How To Manage A Difficult Employee
In your everyday duties managing your business, you will sometimes have to deal with employees who are difficult to handle. Such staff can drain you emotionally, waste your time and frustrate you if you let them. Here's how to avoid that trap and maybe even help them become better.
1. Have an unbiased conversation.
Good managers don't form conclusions based on hearsay. When an employee is being difficult, the first thing to do is to have an unbiased conversation with them immediately. Resist the urge to be judgmental or accusatory, just listen to what they have to say. Most people aren't difficult just because they want to be, they usually have an unresolved issue provoking a negative reaction from them. Find that issue, resolve it and you'll win them over.

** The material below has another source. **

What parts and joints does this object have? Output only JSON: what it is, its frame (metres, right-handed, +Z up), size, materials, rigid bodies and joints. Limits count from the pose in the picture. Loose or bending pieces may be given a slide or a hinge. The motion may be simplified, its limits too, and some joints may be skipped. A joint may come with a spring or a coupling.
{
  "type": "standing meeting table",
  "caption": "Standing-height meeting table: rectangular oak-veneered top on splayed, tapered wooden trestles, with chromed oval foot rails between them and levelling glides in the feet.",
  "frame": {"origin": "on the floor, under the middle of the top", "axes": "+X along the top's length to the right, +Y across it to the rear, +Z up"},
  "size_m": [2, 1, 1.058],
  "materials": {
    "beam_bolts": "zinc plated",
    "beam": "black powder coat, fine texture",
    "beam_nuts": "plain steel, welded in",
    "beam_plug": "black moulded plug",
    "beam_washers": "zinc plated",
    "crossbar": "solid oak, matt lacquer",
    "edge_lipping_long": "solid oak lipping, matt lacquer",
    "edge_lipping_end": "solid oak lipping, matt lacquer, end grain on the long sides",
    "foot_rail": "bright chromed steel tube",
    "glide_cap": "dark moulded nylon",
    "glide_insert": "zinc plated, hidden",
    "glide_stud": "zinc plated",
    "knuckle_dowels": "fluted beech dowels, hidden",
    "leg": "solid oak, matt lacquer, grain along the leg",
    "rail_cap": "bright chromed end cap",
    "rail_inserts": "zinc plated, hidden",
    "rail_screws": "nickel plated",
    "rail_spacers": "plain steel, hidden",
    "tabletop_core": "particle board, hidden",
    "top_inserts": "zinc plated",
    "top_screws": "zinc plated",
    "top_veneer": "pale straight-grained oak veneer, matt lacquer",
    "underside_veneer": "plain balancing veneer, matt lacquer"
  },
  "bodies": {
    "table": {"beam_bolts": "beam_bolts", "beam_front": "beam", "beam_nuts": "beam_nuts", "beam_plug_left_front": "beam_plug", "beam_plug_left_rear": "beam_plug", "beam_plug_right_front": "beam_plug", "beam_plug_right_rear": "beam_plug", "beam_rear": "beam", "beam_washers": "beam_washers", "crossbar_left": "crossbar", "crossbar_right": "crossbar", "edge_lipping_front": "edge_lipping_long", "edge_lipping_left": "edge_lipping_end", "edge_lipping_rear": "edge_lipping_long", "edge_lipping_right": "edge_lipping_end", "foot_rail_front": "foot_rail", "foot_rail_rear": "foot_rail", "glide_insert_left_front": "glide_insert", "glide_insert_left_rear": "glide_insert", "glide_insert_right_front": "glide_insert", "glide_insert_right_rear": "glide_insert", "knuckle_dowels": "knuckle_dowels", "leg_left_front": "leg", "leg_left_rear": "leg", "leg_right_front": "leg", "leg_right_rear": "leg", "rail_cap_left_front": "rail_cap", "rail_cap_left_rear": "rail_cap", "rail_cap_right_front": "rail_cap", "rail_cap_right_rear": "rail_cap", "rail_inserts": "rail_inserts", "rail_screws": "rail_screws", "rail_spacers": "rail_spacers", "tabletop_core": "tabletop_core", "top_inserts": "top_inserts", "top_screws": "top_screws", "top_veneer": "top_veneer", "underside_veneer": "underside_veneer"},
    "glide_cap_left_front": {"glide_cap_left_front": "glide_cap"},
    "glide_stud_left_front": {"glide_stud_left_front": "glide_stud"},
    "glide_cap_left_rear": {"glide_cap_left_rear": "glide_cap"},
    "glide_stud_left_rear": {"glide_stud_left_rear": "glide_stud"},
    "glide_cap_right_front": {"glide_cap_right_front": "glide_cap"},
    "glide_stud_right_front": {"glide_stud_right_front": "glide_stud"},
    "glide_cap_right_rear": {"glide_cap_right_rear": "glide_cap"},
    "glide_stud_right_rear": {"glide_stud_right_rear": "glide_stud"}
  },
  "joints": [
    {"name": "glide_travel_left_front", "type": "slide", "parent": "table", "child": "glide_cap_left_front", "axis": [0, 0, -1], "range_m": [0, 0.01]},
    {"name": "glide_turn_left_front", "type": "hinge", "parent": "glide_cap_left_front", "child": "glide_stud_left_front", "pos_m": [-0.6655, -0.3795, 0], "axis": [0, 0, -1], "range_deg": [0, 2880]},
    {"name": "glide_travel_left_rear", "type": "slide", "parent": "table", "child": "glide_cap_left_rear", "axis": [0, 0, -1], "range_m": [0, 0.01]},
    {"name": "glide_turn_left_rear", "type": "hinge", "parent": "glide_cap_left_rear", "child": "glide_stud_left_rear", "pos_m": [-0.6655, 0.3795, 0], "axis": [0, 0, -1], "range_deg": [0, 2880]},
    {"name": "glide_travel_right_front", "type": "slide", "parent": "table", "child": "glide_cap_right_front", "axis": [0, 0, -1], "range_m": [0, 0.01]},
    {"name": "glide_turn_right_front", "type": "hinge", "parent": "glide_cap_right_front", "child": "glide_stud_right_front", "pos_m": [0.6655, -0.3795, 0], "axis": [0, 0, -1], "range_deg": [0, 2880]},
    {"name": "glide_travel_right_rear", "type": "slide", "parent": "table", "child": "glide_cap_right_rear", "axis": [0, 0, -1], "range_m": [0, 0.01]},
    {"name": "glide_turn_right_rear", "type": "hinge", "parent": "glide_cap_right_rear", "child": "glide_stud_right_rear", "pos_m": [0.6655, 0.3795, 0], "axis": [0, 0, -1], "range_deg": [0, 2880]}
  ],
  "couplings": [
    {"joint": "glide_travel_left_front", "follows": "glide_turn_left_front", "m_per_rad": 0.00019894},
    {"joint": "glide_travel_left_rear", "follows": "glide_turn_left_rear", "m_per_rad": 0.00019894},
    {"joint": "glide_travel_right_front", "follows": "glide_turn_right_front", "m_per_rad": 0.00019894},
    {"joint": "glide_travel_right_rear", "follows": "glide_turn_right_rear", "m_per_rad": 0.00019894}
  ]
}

2. Always speak to other staff.
Gathering facts is not a one-track activity. Your other staff see things, hear things and could know more about the situation than you do. Speak to them about the difficult employee. Ask them if they have observed any negative change in behaviour and what could be responsible for it. Again, it is important to be unbiased. Never come across as blaming the employee or looking for reasons to discipline them. Instead, make it clear that you're looking for ways to improve the situation.
3. Take note.
Whenever an employee behaves inappropriately, take an actual note of the incident. Documenting negative behaviour is not for you to nurse grudges or plot a revenge. Notes are important for guiding staff appraisals and future decisions. They can also be used as proof that certain incidents did occur, particularly when a difficult employee denies ever being difficult.
4. Set standards, rules and disciplinary actions.
Leading your business means it's up to you to set standards of behaviour and enforce rules with appropriate penalties. Your employees must always be aware that there are clear expectations of them, a right way of doing things and disciplinary action for behaving otherwise. Don't leave them in doubt by being inconsistent with enforcing rules.
5. Take action.
Some difficult employees cannot be converted by a simple conversation. In such instances, you need to take action immediately. Possible actions include counselling, a formal reprimand, a penalty (such as unpaid suspension) or outright firing. Whatever action you decide to take, be sure that the employee knows why and how you reached your decision. Never let sentiment cloud your judgement, move forward with your decision quickly.